Every entry must be copied word for word.

» Information given
[Start]

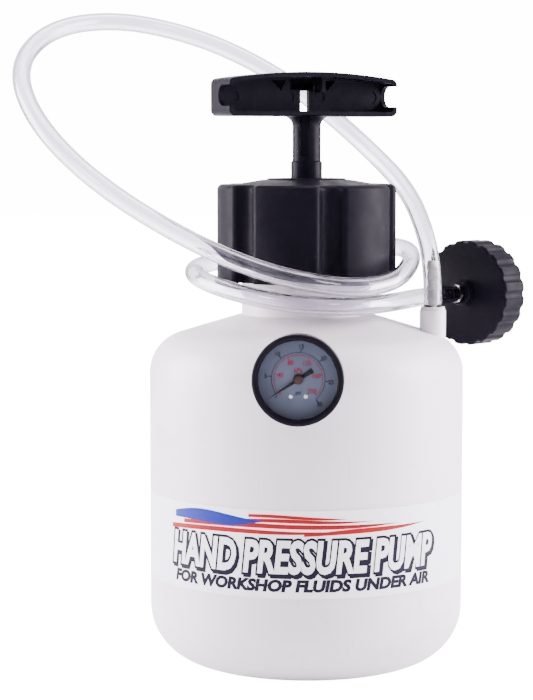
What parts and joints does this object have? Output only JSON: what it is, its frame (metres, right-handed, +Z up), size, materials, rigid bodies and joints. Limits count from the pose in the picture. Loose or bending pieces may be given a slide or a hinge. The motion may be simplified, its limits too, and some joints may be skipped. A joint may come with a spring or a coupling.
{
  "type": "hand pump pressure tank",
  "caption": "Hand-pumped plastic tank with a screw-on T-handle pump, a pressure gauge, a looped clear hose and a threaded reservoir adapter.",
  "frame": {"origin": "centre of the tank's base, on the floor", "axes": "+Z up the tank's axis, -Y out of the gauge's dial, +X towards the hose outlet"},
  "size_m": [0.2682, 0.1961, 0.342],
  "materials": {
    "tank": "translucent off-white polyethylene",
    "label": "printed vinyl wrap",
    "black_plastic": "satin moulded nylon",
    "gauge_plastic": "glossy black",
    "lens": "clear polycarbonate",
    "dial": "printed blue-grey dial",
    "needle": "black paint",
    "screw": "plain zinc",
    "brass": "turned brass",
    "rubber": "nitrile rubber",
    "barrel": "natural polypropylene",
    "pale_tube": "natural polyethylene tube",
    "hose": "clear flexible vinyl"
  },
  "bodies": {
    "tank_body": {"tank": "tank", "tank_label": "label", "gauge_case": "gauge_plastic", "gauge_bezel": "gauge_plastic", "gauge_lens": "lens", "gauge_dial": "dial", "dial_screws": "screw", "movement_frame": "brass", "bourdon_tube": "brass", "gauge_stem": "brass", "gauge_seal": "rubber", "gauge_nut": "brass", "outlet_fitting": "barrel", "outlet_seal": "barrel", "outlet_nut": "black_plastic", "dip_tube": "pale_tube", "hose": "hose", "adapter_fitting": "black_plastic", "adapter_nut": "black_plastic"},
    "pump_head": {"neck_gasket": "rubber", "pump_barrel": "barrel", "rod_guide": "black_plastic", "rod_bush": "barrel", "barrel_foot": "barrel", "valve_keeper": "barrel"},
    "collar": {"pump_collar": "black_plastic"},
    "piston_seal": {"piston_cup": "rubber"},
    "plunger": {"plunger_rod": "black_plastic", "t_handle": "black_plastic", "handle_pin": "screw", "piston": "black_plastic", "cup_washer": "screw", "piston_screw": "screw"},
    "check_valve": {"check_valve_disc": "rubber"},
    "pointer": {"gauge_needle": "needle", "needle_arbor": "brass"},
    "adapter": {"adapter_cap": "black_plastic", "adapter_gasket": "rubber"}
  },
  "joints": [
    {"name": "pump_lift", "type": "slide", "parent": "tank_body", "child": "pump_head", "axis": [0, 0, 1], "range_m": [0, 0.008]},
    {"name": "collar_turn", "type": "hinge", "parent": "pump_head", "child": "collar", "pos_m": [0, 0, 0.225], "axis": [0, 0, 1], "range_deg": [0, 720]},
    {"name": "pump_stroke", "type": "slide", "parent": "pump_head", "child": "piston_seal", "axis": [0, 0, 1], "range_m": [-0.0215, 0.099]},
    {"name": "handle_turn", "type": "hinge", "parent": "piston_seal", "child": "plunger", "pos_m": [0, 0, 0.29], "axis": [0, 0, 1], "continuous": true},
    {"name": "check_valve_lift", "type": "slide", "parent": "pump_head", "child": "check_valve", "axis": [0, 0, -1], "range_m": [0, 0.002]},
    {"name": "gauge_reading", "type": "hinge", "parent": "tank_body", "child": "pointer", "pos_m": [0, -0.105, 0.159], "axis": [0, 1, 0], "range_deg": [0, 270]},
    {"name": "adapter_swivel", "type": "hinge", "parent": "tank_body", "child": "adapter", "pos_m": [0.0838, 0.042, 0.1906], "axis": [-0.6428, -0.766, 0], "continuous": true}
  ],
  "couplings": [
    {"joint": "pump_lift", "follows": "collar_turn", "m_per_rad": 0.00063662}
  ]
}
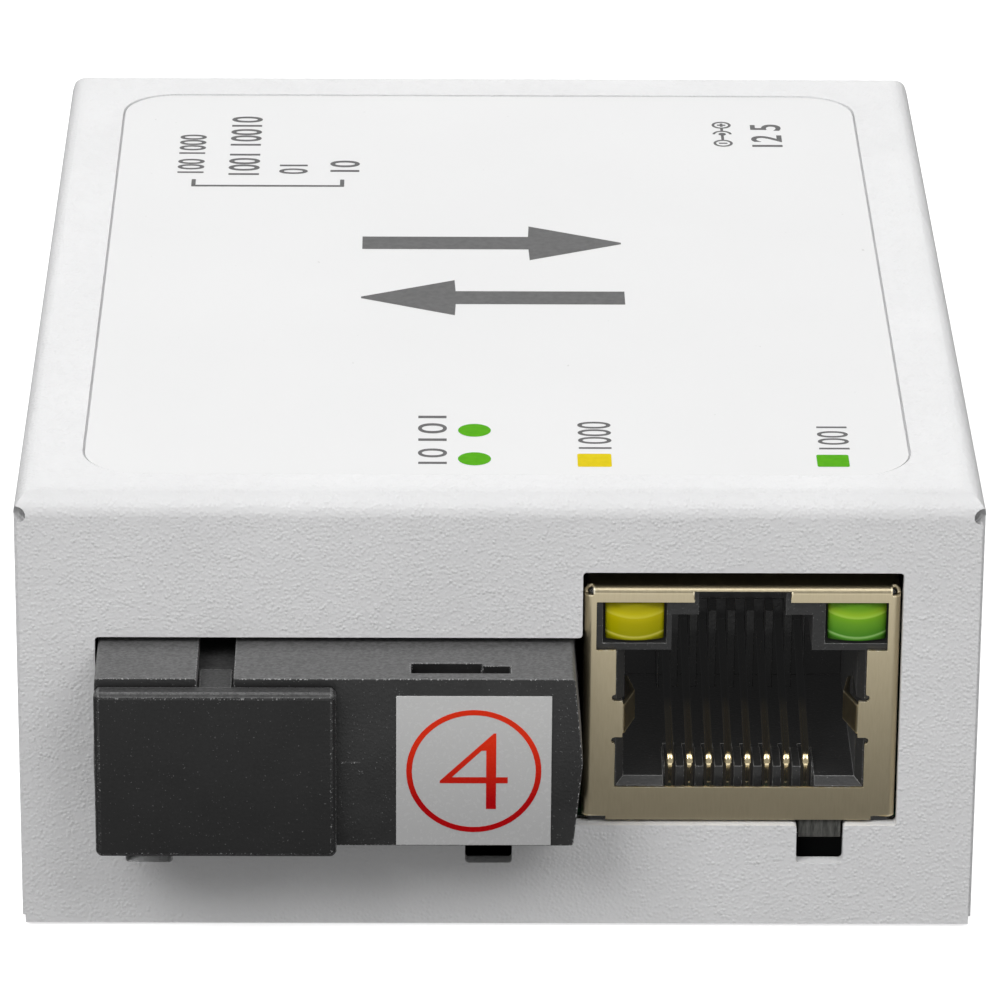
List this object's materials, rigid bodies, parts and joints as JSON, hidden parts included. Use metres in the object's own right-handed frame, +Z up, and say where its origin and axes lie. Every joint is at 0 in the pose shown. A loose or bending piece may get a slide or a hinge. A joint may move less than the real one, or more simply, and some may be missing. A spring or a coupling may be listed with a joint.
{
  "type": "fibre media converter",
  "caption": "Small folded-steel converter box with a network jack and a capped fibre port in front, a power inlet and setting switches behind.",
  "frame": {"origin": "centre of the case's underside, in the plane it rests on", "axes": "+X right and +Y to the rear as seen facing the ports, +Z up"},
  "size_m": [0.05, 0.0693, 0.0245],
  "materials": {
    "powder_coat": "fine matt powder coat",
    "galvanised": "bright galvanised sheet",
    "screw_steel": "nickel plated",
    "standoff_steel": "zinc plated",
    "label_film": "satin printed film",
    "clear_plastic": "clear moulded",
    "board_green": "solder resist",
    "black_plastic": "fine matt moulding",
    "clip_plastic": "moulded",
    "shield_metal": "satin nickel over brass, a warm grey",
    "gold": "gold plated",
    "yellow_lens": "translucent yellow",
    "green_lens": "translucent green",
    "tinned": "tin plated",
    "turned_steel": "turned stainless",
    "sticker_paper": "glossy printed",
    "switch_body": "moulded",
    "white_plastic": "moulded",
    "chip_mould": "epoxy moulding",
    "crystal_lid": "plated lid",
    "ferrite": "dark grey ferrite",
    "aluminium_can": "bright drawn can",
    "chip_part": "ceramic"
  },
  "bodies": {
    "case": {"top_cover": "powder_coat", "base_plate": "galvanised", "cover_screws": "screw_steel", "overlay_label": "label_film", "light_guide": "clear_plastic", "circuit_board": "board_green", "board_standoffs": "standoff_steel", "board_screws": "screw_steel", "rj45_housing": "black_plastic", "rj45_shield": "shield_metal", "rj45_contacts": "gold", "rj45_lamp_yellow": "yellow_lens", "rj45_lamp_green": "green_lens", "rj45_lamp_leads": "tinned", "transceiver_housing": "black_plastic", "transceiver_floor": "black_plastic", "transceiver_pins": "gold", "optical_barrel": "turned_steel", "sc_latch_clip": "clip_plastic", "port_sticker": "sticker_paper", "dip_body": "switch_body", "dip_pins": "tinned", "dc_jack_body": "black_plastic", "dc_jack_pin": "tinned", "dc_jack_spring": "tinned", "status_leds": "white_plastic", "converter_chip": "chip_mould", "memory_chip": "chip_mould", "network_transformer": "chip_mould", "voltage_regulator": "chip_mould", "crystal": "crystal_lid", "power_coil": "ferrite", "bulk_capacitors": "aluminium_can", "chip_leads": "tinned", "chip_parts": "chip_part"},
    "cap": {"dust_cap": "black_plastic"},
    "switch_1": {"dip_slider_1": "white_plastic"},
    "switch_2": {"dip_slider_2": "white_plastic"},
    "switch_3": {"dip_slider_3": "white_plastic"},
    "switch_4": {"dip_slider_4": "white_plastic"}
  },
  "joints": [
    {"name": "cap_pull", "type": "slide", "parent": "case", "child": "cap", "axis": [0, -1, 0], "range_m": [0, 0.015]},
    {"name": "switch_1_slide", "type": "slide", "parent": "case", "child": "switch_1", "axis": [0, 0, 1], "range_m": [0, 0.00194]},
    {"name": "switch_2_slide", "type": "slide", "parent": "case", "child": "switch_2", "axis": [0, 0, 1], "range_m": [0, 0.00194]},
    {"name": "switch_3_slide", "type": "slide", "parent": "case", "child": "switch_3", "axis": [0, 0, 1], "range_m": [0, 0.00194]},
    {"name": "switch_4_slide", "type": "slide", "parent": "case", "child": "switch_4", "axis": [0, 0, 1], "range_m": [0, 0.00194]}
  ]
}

[End]

» Task answer
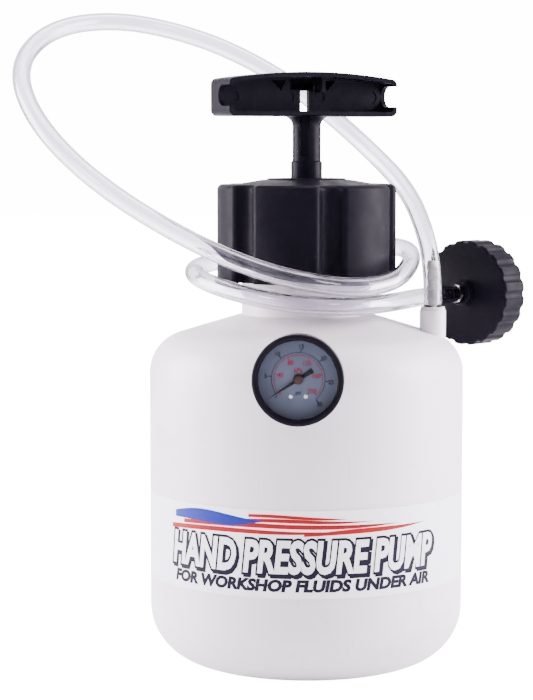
What parts and joints does this object have? Output only JSON: what it is, its frame (metres, right-handed, +Z up), size, materials, rigid bodies and joints. Limits count from the pose in the picture. Loose or bending pieces may be given a slide or a hinge. The motion may be simplified, its limits too, and some joints may be skipped. A joint may come with a spring or a coupling.
{
  "type": "hand pump pressure tank",
  "caption": "Hand-pumped plastic tank with a screw-on T-handle pump, a pressure gauge, a looped clear hose and a threaded reservoir adapter.",
  "frame": {"origin": "centre of the tank's base, on the floor", "axes": "+Z up the tank's axis, -Y out of the gauge's dial, +X towards the hose outlet"},
  "size_m": [0.2682, 0.1961, 0.342],
  "materials": {
    "tank": "translucent off-white polyethylene",
    "label": "printed vinyl wrap",
    "black_plastic": "satin moulded nylon",
    "gauge_plastic": "glossy black",
    "lens": "clear polycarbonate",
    "dial": "printed blue-grey dial",
    "needle": "black paint",
    "screw": "plain zinc",
    "brass": "turned brass",
    "rubber": "nitrile rubber",
    "barrel": "natural polypropylene",
    "pale_tube": "natural polyethylene tube",
    "hose": "clear flexible vinyl"
  },
  "bodies": {
    "tank_body": {"tank": "tank", "tank_label": "label", "gauge_case": "gauge_plastic", "gauge_bezel": "gauge_plastic", "gauge_lens": "lens", "gauge_dial": "dial", "dial_screws": "screw", "movement_frame": "brass", "bourdon_tube": "brass", "gauge_stem": "brass", "gauge_seal": "rubber", "gauge_nut": "brass", "outlet_fitting": "barrel", "outlet_seal": "barrel", "outlet_nut": "black_plastic", "dip_tube": "pale_tube", "hose": "hose", "adapter_fitting": "black_plastic", "adapter_nut": "black_plastic"},
    "pump_head": {"neck_gasket": "rubber", "pump_barrel": "barrel", "rod_guide": "black_plastic", "rod_bush": "barrel", "barrel_foot": "barrel", "valve_keeper": "barrel"},
    "collar": {"pump_collar": "black_plastic"},
    "piston_seal": {"piston_cup": "rubber"},
    "plunger": {"plunger_rod": "black_plastic", "t_handle": "black_plastic", "handle_pin": "screw", "piston": "black_plastic", "cup_washer": "screw", "piston_screw": "screw"},
    "check_valve": {"check_valve_disc": "rubber"},
    "pointer": {"gauge_needle": "needle", "needle_arbor": "brass"},
    "adapter": {"adapter_cap": "black_plastic", "adapter_gasket": "rubber"}
  },
  "joints": [
    {"name": "pump_lift", "type": "slide", "parent": "tank_body", "child": "pump_head", "axis": [0, 0, 1], "range_m": [0, 0.008]},
    {"name": "collar_turn", "type": "hinge", "parent": "pump_head", "child": "collar", "pos_m": [0, 0, 0.225], "axis": [0, 0, 1], "range_deg": [0, 720]},
    {"name": "pump_stroke", "type": "slide", "parent": "pump_head", "child": "piston_seal", "axis": [0, 0, 1], "range_m": [-0.0215, 0.099]},
    {"name": "handle_turn", "type": "hinge", "parent": "piston_seal", "child": "plunger", "pos_m": [0, 0, 0.29], "axis": [0, 0, 1], "continuous": true},
    {"name": "check_valve_lift", "type": "slide", "parent": "pump_head", "child": "check_valve", "axis": [0, 0, -1], "range_m": [0, 0.002]},
    {"name": "gauge_reading", "type": "hinge", "parent": "tank_body", "child": "pointer", "pos_m": [0, -0.105, 0.159], "axis": [0, 1, 0], "range_deg": [0, 270]},
    {"name": "adapter_swivel", "type": "hinge", "parent": "tank_body", "child": "adapter", "pos_m": [0.0838, 0.042, 0.1906], "axis": [-0.6428, -0.766, 0], "continuous": true}
  ],
  "couplings": [
    {"joint": "pump_lift", "follows": "collar_turn", "m_per_rad": 0.00063662}
  ]
}
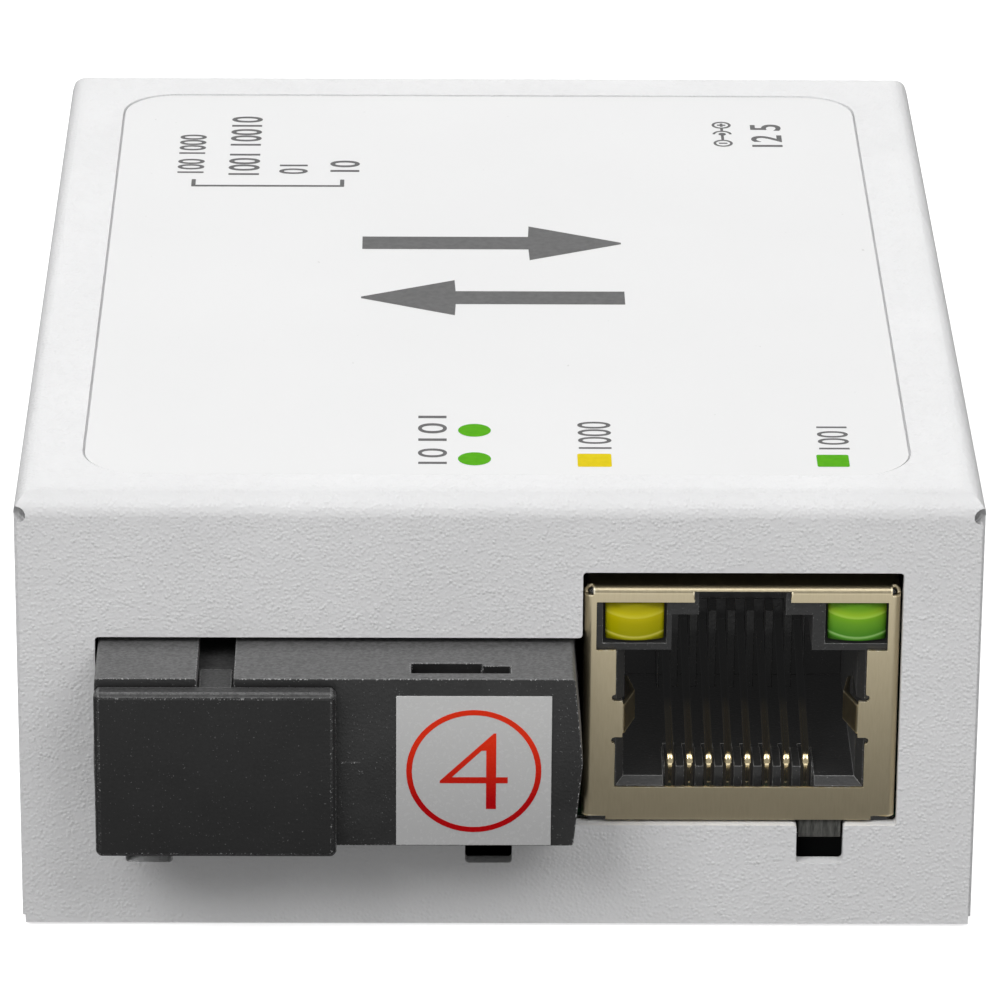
List this object's materials, rigid bodies, parts and joints as JSON, hidden parts included. Use metres in the object's own right-handed frame, +Z up, and say where its origin and axes lie. Every joint is at 0 in the pose shown. A loose or bending piece may get a slide or a hinge. A joint may move less than the real one, or more simply, and some may be missing. A spring or a coupling may be listed with a joint.
{
  "type": "fibre media converter",
  "caption": "Small folded-steel converter box with a network jack and a capped fibre port in front, a power inlet and setting switches behind.",
  "frame": {"origin": "centre of the case's underside, in the plane it rests on", "axes": "+X right and +Y to the rear as seen facing the ports, +Z up"},
  "size_m": [0.05, 0.0693, 0.0245],
  "materials": {
    "powder_coat": "fine matt powder coat",
    "galvanised": "bright galvanised sheet",
    "screw_steel": "nickel plated",
    "standoff_steel": "zinc plated",
    "label_film": "satin printed film",
    "clear_plastic": "clear moulded",
    "board_green": "solder resist",
    "black_plastic": "fine matt moulding",
    "clip_plastic": "moulded",
    "shield_metal": "satin nickel over brass, a warm grey",
    "gold": "gold plated",
    "yellow_lens": "translucent yellow",
    "green_lens": "translucent green",
    "tinned": "tin plated",
    "turned_steel": "turned stainless",
    "sticker_paper": "glossy printed",
    "switch_body": "moulded",
    "white_plastic": "moulded",
    "chip_mould": "epoxy moulding",
    "crystal_lid": "plated lid",
    "ferrite": "dark grey ferrite",
    "aluminium_can": "bright drawn can",
    "chip_part": "ceramic"
  },
  "bodies": {
    "case": {"top_cover": "powder_coat", "base_plate": "galvanised", "cover_screws": "screw_steel", "overlay_label": "label_film", "light_guide": "clear_plastic", "circuit_board": "board_green", "board_standoffs": "standoff_steel", "board_screws": "screw_steel", "rj45_housing": "black_plastic", "rj45_shield": "shield_metal", "rj45_contacts": "gold", "rj45_lamp_yellow": "yellow_lens", "rj45_lamp_green": "green_lens", "rj45_lamp_leads": "tinned", "transceiver_housing": "black_plastic", "transceiver_floor": "black_plastic", "transceiver_pins": "gold", "optical_barrel": "turned_steel", "sc_latch_clip": "clip_plastic", "port_sticker": "sticker_paper", "dip_body": "switch_body", "dip_pins": "tinned", "dc_jack_body": "black_plastic", "dc_jack_pin": "tinned", "dc_jack_spring": "tinned", "status_leds": "white_plastic", "converter_chip": "chip_mould", "memory_chip": "chip_mould", "network_transformer": "chip_mould", "voltage_regulator": "chip_mould", "crystal": "crystal_lid", "power_coil": "ferrite", "bulk_capacitors": "aluminium_can", "chip_leads": "tinned", "chip_parts": "chip_part"},
    "cap": {"dust_cap": "black_plastic"},
    "switch_1": {"dip_slider_1": "white_plastic"},
    "switch_2": {"dip_slider_2": "white_plastic"},
    "switch_3": {"dip_slider_3": "white_plastic"},
    "switch_4": {"dip_slider_4": "white_plastic"}
  },
  "joints": [
    {"name": "cap_pull", "type": "slide", "parent": "case", "child": "cap", "axis": [0, -1, 0], "range_m": [0, 0.015]},
    {"name": "switch_1_slide", "type": "slide", "parent": "case", "child": "switch_1", "axis": [0, 0, 1], "range_m": [0, 0.00194]},
    {"name": "switch_2_slide", "type": "slide", "parent": "case", "child": "switch_2", "axis": [0, 0, 1], "range_m": [0, 0.00194]},
    {"name": "switch_3_slide", "type": "slide", "parent": "case", "child": "switch_3", "axis": [0, 0, 1], "range_m": [0, 0.00194]},
    {"name": "switch_4_slide", "type": "slide", "parent": "case", "child": "switch_4", "axis": [0, 0, 1], "range_m": [0, 0.00194]}
  ]
}